(REQUIRED TASK) Extract, without alteration, each line from the start of the listing to the line bearing "and inlet filter.".

(RECORDED INFORMATION)
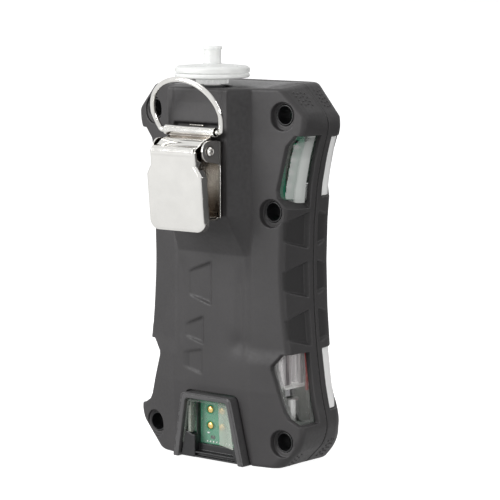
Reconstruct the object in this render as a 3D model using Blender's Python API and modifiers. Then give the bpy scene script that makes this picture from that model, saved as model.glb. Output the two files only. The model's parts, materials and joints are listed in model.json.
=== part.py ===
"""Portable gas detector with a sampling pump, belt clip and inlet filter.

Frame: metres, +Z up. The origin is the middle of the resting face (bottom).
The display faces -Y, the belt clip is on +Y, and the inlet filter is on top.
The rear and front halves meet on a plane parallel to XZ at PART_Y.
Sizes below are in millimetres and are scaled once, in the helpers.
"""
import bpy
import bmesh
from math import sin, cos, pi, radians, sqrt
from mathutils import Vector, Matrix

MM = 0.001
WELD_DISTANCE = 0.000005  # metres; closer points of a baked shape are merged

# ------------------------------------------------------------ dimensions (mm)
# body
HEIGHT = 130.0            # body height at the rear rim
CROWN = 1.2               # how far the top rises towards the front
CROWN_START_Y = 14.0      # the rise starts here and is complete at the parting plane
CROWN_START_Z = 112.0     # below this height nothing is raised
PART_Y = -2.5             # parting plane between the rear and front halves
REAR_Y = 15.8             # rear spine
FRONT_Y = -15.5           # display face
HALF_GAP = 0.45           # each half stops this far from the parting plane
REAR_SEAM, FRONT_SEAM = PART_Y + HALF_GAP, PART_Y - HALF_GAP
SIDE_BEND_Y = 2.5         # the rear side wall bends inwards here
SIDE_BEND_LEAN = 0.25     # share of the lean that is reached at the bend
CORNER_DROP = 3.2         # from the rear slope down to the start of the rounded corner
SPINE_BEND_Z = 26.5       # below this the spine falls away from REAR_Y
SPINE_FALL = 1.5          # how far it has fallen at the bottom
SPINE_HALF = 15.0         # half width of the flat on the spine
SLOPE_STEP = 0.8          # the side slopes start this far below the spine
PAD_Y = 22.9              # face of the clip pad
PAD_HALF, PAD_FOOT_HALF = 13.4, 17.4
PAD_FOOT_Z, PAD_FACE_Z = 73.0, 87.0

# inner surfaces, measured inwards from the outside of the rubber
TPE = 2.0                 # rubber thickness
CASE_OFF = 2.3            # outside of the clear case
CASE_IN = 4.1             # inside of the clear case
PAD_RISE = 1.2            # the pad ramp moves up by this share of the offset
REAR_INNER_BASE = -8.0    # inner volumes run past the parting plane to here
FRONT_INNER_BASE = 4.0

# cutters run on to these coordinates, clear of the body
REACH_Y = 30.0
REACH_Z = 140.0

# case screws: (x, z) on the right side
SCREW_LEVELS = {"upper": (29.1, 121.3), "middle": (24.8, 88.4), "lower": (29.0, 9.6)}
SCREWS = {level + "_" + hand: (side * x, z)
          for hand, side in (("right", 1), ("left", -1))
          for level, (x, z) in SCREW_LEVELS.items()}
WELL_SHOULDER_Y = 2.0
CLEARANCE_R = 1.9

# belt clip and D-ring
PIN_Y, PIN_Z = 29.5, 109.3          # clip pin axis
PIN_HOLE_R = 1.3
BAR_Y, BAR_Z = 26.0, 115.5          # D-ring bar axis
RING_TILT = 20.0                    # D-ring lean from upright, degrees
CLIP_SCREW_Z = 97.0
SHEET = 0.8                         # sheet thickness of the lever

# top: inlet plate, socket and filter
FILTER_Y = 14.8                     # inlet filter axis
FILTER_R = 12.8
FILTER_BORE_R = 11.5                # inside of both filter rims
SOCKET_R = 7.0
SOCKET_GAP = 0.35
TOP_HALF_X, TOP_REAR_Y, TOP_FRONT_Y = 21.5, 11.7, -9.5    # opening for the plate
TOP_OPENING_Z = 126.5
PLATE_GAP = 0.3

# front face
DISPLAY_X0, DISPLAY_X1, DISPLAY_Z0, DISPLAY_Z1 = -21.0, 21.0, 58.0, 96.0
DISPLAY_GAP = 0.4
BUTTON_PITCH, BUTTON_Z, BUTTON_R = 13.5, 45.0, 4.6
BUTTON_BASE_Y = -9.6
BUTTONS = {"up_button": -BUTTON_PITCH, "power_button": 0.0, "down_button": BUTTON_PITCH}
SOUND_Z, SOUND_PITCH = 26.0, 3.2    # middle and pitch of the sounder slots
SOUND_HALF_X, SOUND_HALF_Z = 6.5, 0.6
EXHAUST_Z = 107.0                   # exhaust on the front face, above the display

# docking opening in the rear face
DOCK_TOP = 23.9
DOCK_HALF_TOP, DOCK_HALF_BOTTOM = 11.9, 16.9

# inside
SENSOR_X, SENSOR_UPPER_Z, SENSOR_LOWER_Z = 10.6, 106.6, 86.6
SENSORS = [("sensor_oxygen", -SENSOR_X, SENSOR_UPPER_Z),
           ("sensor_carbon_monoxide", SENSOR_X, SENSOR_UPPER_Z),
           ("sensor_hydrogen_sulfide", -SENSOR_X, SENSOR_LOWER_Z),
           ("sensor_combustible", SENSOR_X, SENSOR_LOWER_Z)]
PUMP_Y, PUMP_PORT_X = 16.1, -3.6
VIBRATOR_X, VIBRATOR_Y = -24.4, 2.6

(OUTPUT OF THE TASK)
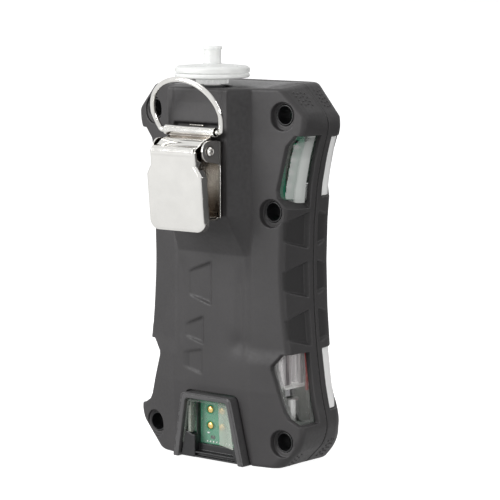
Reconstruct the object in this render as a 3D model using Blender's Python API and modifiers. Then give the bpy scene script that makes this picture from that model, saved as model.glb. Output the two files only. The model's parts, materials and joints are listed in model.json.
=== part.py ===
"""Portable gas detector with a sampling pump, belt clip and inlet filter.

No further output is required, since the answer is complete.